When they do things for enjoyment, the activities should foster a spirit of togetherness and communication. As such, movies and dinner are less desirable no matter how ensconced they may be into the standard dating rigmarole. People should share in matters of culture such as museums, art galleries, musical productions and the like to expand their minds. They should also likewise expose one another to the proclivities of pastimes that they enjoy, so that their putative partner may at least understand them even if they do not share the same valuations. Couples need to learn to communicate openly and honestly before they marry so as to prevent misunderstandings and hurt feelings after marriage. They should discuss personal things during courtship (though not necessarily at the beginning of the dating process) relevant to their eventual wedding. Activities should be chosen in which they can continue to participate together, whether they marry or not, and which lend towards cherished and treasured memories they are not embarrassed to share with others, because those things enriched their lives and helped them grow.

Courting couples should openly and honestly discuss their values and valuations, including fiscal policy. If they share nothing beyond the romance/physical aspects of a relationship, it will not endure, and if they disagree on matters of money, it is almost certain that they will not endure. However, they should not discuss too much their feelings for each other except as related to their shared vision for the future (i.e. do you see this person as a potential mate/parent of your children and can you support their vocational/educational endeavors?).

Seeing as how you also marry a family, some portion of their mutual interaction should involve time with each other’s family. However, beware spending an inordinate amount of time preferentially with one set of parents lest you establish an expectation for future events. Therefore shall a man leave his father and mother and cleave unto his wife and they twain shall become one flesh. After marriage, the family into which you were born ceases to be as important as the one which you voluntarily forge with your spouse, seeing as the latter was actively created at your discretion while the former remains a matter of more circumstance.

I believe that many young people spend too much time on the physical aspects of dating/courtship. Physical attraction is always a depreciating asset; everyone gets older. Character remains. As such, I am disinclined to too much physical interaction and must usually be prevailed upon to show affection. It’s not that I don’t care for the person, but it is to avoid too frequent repetition of trite phraseology/activity that I believe cheapens the display and meaning of those symbols.

So, much as I hate to use these terms, I propose the following regimen:

“Just” Friends: marked by innocent, congenial, and nonspecific interactions with people for common interests rather than special romantic interest

“Just” Dating: pairing off for the duration of activities with one person exclusively for the purposes of finding out about the person, building a relationship of trust and preparation for the next phase, but with limited physical interaction as the parties desire. This would be a classic “date”, where a guy plans, pairs off, and pays for (if applicable) an activity of limited duration and scope. Multiple subsequent exclusive pairings off lead to-

“Just” Courting: exclusive dating of a specific partner intended to lead to or prepare for marriage, with focused activities meant to build on common beliefs, engrain positive common habits, and explore deeper issues of intimacy albeit void of physical intimacy in the classical sense. At this stage, terms of endearment, expressions of affection (verbal and physical) and physical interaction will and should escalate, but still within the bounds of chastity and propriety.

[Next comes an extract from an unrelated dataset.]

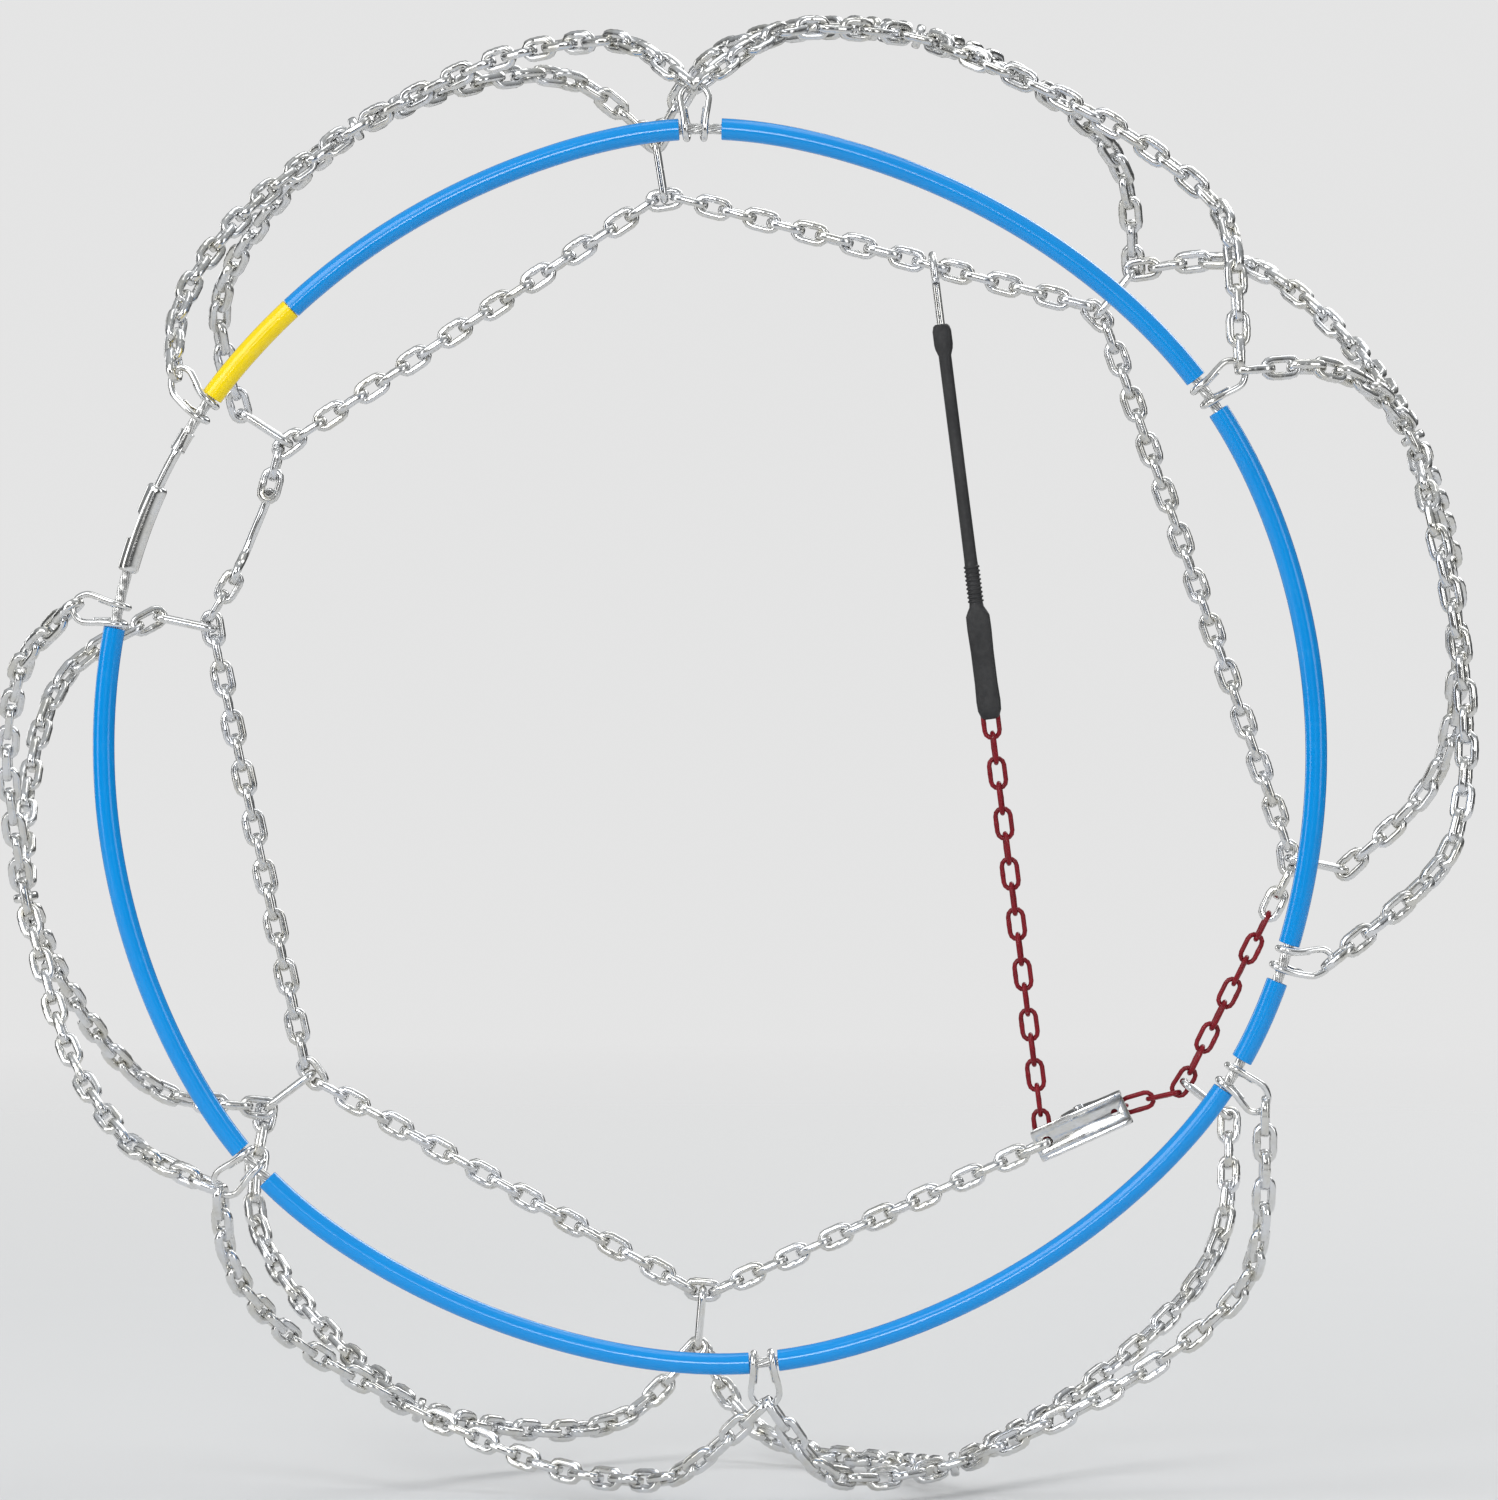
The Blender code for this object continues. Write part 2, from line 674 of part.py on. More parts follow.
def make_side_chains():
    """The two lengths of the outer side chain and the fixed end of the tension chain."""
    corner = {number: side_corner(number) for number in SIDE_CORNERS}
    closing = (corner[8] - corner[7]).normalized()
    frame = ratchet_frame()
    ratchet_end = frame @ Vector((RATCHET_LENGTH / 2 + 3 * MM, 0, 0))
    ratchet_end.y = SIDE_PLANE
    eye_end = corner[7] + closing * (CLOSURE_EYE - CLOSURE_EYE_RADIUS - CLOSURE_WIRE - 1 * MM)
    chain_line("side_chain_a", [ratchet_end, corner[5], corner[6], corner[7], eye_end], CHAIN_HALF, "zinc")
    hook_end = corner[7] + closing * (CLOSURE_EYE + CLOSURE_REACH + CLOSURE_WIRE + 1 * MM)
    tail = polar(SIDE_CORNERS[3] - 7, SIDE_RADIUS - 1 * MM, SIDE_PLANE)
    chain_line(
        "side_chain_b", [hook_end, corner[8], corner[1], corner[2], corner[3], tail], CHAIN_HALF, "zinc"
    )
    entry = frame @ Vector((-RATCHET_LENGTH / 2 - 2 * MM, TENSION_PLANE, 0))
    inside = frame @ Vector((6 * MM, TENSION_PLANE, 0))
    start = tail + (corner[4] - tail).normalized() * 2 * CHAIN_HALF
    chain_line("tension_chain_tail", [start, corner[4], entry, inside], TENSION_CHAIN_HALF, "red_paint")


def make_closure_hook():
    """The hook that closes the outer side: an eye, a shank and a finger bent towards the tire."""
    first, second = side_corner(7), side_corner(8)
    along = (second - first).normalized()
    front = Vector((0, 1, 0))
    place = Matrix((along, front, along.cross(front))).transposed().to_4x4()
    place.translation = first + along * CLOSURE_EYE
    points = []
    for index in range(8):
        turn = math.radians(112 + 37 * index)
        points.append(
            Vector((CLOSURE_EYE_RADIUS * math.cos(turn), CLOSURE_EYE_RADIUS * math.sin(turn), 0))
        )
    points += [
        Vector((8 * MM, CLOSURE_RISE - 1.2 * MM, 0)),
        Vector((13 * MM, CLOSURE_RISE, 0)),
        Vector((CLOSURE_REACH - 3.5 * MM, CLOSURE_RISE, 0)),
        Vector((CLOSURE_REACH - 1.1 * MM, CLOSURE_RISE - 1.1 * MM, 0)),
        Vector((CLOSURE_REACH, CLOSURE_RISE - 3.5 * MM, 0)),
        Vector((CLOSURE_REACH, -CLOSURE_FINGER, 0)),
    ]
    wire("closure_hook", points, CLOSURE_WIRE, "zinc", sides=8, matrix=place)


def make_ratchet():
    """The self-locking ratchet: channel, pivot pin, spring and pawl."""
    frame = ratchet_frame()
    half_width = RATCHET_WIDTH / 2
    base = box_mesh(
        "base",
        (RATCHET_LENGTH, RATCHET_SHEET, RATCHET_WIDTH),
        (0, RATCHET_BASE + RATCHET_SHEET / 2, 0),
    )
    housing = add_object("ratchet_housing", base, "zinc", frame)
    cheek_height = RATCHET_CHEEK_TOP - RATCHET_BASE
    pin_place = Vector((-2 * MM, PAWL_PIN_HEIGHT, 0))
    lower, upper = (RATCHET_LENGTH, 0), (RATCHET_LENGTH - 16 * MM, -8 * MM)
    for side, (length, shift) in ((1, lower), (-1, upper)):
        across = side * (half_width - RATCHET_SHEET / 2)
        cheek = box_mesh(
            "cheek",
            (length, cheek_height, RATCHET_SHEET),
            (shift, RATCHET_BASE + cheek_height / 2, across),
        )
        boolean(housing, cheek, "UNION")
        ear = box_mesh(
            "ear",
            (9 * MM, PAWL_PIN_HEIGHT + 4.5 * MM - RATCHET_BASE - 1 * MM, RATCHET_SHEET),
            (pin_place.x, (PAWL_PIN_HEIGHT + 4.5 * MM + RATCHET_BASE + 1 * MM) / 2, across),
        )
        boolean(housing, ear, "UNION")
    hole = cylinder_mesh(
        "pin_hole", PAWL_PIN_RADIUS + GAP, RATCHET_WIDTH * 2, Matrix.Translation(pin_place), sides=12
    )
    boolean(housing, hole, "DIFFERENCE")
    upright = Matrix.Rotation(math.pi / 2, 4, "X")
    upright.translation = (RATCHET_LENGTH / 2 - ANCHOR_INSET, RATCHET_BASE, 0)
    anchor = cylinder_mesh("anchor_hole", ANCHOR_RADIUS, 4 * RATCHET_SHEET, upright, sides=12)
    boolean(housing, anchor, "DIFFERENCE")

    pin_frame = frame @ Matrix.Translation(pin_place)
    pin_length = RATCHET_WIDTH + 2 * MM
    pin = cylinder_mesh("pawl_pin", PAWL_PIN_RADIUS, pin_length, Matrix.Identity(4), sides=10)
    add_object("pawl_pin", pin, "zinc", pin_frame)

    inner_width = RATCHET_WIDTH - 2 * RATCHET_SHEET
    barrel_radius = PAWL_PIN_RADIUS + GAP + 1.3 * MM
    barrel_length = 4 * MM
    barrel_shift = Matrix.Translation((0, 0, inner_width / 2 - 0.5 * MM - barrel_length / 2))
    barrel = cylinder_mesh("barrel", barrel_radius, barrel_length, barrel_shift, sides=12)
    tilt = Matrix.Rotation(-math.radians(PAWL_TILT), 4, "Z")
    pawl = add_object("ratchet_pawl", barrel, "zinc", pin_frame @ tilt)
    plate = box_mesh(
        "plate",
        (PAWL_LENGTH, PAWL_SHEET, inner_width - 1 * MM),
        (PAWL_LENGTH / 2 + 3.4 * MM, 0, 0),
    )
    boolean(pawl, plate, "UNION")
    web = box_mesh("web", (4 * MM, PAWL_SHEET, barrel_length), (2 * MM, 0, barrel_shift.translation.z))
    boolean(pawl, web, "UNION")
    bore = cylinder_mesh("bore", PAWL_PIN_RADIUS + GAP, 2 * inner_width, Matrix.Identity(4), sides=12)
    boolean(pawl, bore, "DIFFERENCE")

    turns, coil_radius, coil_wire = 3, PAWL_PIN_RADIUS + 0.85 * MM, 0.4 * MM
    coil = []
    for index in range(turns * 10 + 1):
        turn = math.tau * index / 10
        lift = -inner_width / 2 + 1.2 * MM + 1.1 * MM * index / 10
        coil.append(Vector((coil_radius * math.cos(turn), coil_radius * math.sin(turn), lift)))
    wire("pawl_spring", coil, coil_wire, "cable_steel", sides=4, matrix=pin_frame)


def hook_distance():
    """How far along the tension line its hook goes round the outer side chain."""
    first, second = side_corner(1), side_corner(2)
    chain = (second - first).xz
    offset = (first - LINE_FOOT).xz
    line = LINE_DIRECTION.xz
    return (offset.x * chain.y - offset.y * chain.x) / (line.x * chain.y - line.y * chain.x)


def make_tension_line():
    """The tension chain's free run, the rubber tensioner and its hook, all on one straight line."""

    def on_line(distance, rise=0.0):
        return LINE_FOOT + LINE_DIRECTION * distance + Vector((0, rise, 0))

    ends = [on_line(6 * MM), on_line(CHAIN_TOP)]
    run = wire("tension_chain_run", ends, TENSION_CHAIN_HALF, "red_paint", sides=4)
    side = Vector((0, 1, 0)).cross(LINE_DIRECTION)
    place = Matrix((side, Vector((0, 1, 0)), LINE_DIRECTION)).transposed().to_4x4()
    place.translation = on_line(CHAIN_TOP + GAP)
    strap = add_object("rubber_tensioner", strap_mesh(), "black_rubber", place)
    centre = hook_distance()
    points = [on_line(STRAP_TOP + GAP + HOOK_WIRE / 2), on_line(centre)]
    for index in range(1, 7):
        turn = math.radians(30 * index)
        lift = HOOK_BEND * (math.cos(turn) - 1)
        points.append(on_line(centre + HOOK_BEND * math.sin(turn), lift))
    points.append(on_line(centre - HOOK_TIP, -2 * HOOK_BEND))
    hook = wire("tensioner_hook", points, HOOK_WIRE, "zinc", sides=8)
    carry(joint_empty("tension_line", Matrix.Translation(LINE_FOOT)), run, strap)
    carry(joint_empty("hook_line", Matrix.Translation(on_line(STRAP_TOP))), hook)


def strap_mesh():
    """The rubber tensioner along its own Z axis: a wide grip, five ribs and a narrow round cord."""
    length = (STRAP_TOP - CHAIN_TOP - GAP) / MM
    stations = [(0, STRAP_FOOT), (4, STRAP_GRIP)]
    stations += [(STRAP_GRIP_END, STRAP_GRIP), (STRAP_GRIP_END + 4, STRAP_NECK)]
    for rib in range(STRAP_RIBS):
        foot = STRAP_GRIP_END + 6 + STRAP_RIB_STEP * rib
        stations += [(foot, STRAP_NECK), (foot + 0.6, STRAP_RIB)]
        stations += [(foot + 1.6, STRAP_RIB), (foot + 2.2, STRAP_NECK)]
    stations += [(STRAP_GRIP_END + 26, STRAP_CORD), (length - 12, STRAP_CORD)]
    stations += [(length - 9, STRAP_FOOT), (length - 2, STRAP_FOOT), (length, STRAP_NECK)]
    mesh = bpy.data.meshes.new("rubber_tensioner")
    shape = bmesh.new()
    rings = []
    for height, (half_width, half_thick) in stations:
        ring = []
        for index in range(STRAP_SIDES):
            turn = math.tau * index / STRAP_SIDES
            ring.append(
                shape.verts.new(
                    (half_width * MM * math.cos(turn), half_thick * MM * math.sin(turn), height * MM)
                )
            )
        rings.append(ring)
    for low, high in zip(rings, rings[1:]):
        for index in range(STRAP_SIDES):
            after = (index + 1) % STRAP_SIDES
            shape.faces.new((low[index], low[after], high[after], high[index]))
    shape.faces.new(rings[0][::-1])
    shape.faces.new(rings[-1])
    bmesh.ops.recalc_face_normals(shape, faces=shape.faces)
    shape.to_mesh(mesh)
    shape.free()
    return mesh


def subdivide_along(thing, cuts):
    """Cuts a turned piece's long edges so that it can bend."""
    shape = bmesh.new()
    shape.from_mesh(thing.data)
    long_edges = [edge for edge in shape.edges if edge.calc_length() > 20 * MM]
    bmesh.ops.subdivide_edges(shape, edges=long_edges, cuts=cuts, use_grid_fill=True)
    shape.to_mesh(thing.data)
    shape.free()


clear_scene()
parts = new_collection("tire_snow_chain")
cutters = new_collection("cutters")
SECTION = section_table()
make_connector(make_hoop())
side_bows = make_side_hooks()
make_strands(make_shackles(), side_bows)
make_junction_links()
make_side_chains()
make_closure_hook()
make_ratchet()
make_tension_line()
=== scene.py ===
"""Looks of a fitted tire snow chain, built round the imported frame.

Metres, +Z up. The wheel's axle is the Y axis and its centre is the origin. The vehicle side, with the
blue hoop, faces -Y. Angles run about the axle from +X towards +Z, as seen from the vehicle side.
"""

import random
from math import copysign, cos, cosh, degrees, hypot, pi, radians, sin, tan, tau

import bmesh
import bpy
from mathutils import Matrix, Vector


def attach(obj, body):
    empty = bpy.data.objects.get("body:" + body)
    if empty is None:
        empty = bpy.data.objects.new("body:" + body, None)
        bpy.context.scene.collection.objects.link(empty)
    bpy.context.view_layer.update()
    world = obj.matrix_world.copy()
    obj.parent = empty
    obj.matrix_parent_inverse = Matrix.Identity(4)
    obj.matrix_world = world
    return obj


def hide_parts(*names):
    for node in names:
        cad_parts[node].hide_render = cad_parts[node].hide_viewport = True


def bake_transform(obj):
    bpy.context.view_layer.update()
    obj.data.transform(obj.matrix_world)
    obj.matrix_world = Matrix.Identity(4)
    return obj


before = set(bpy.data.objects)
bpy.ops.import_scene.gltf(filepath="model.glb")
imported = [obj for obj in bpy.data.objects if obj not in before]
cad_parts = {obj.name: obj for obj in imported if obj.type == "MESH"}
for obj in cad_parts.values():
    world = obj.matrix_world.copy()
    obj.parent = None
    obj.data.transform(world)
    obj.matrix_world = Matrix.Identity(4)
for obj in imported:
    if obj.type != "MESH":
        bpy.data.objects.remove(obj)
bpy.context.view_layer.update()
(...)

“Just Married”: putting into practice the lessons learned in courtship. Ideally the only difference between this and the previous stage is the introduction of physical intimacy, all other things having been previously established except for those possible only through mutual cohabitation, which should not occur until this point.

Proper dating and courtship should serve to establish what a potential partner brings to the table in a relationship. It should help determine how well the individuals involved can forge families and care for their mutual responsibilities as husband and wife, in particular once children come into the union, to establish patterns of behavior and activity that will best provide for the general welfare of offspring and preclude any need for intervention by civic authority.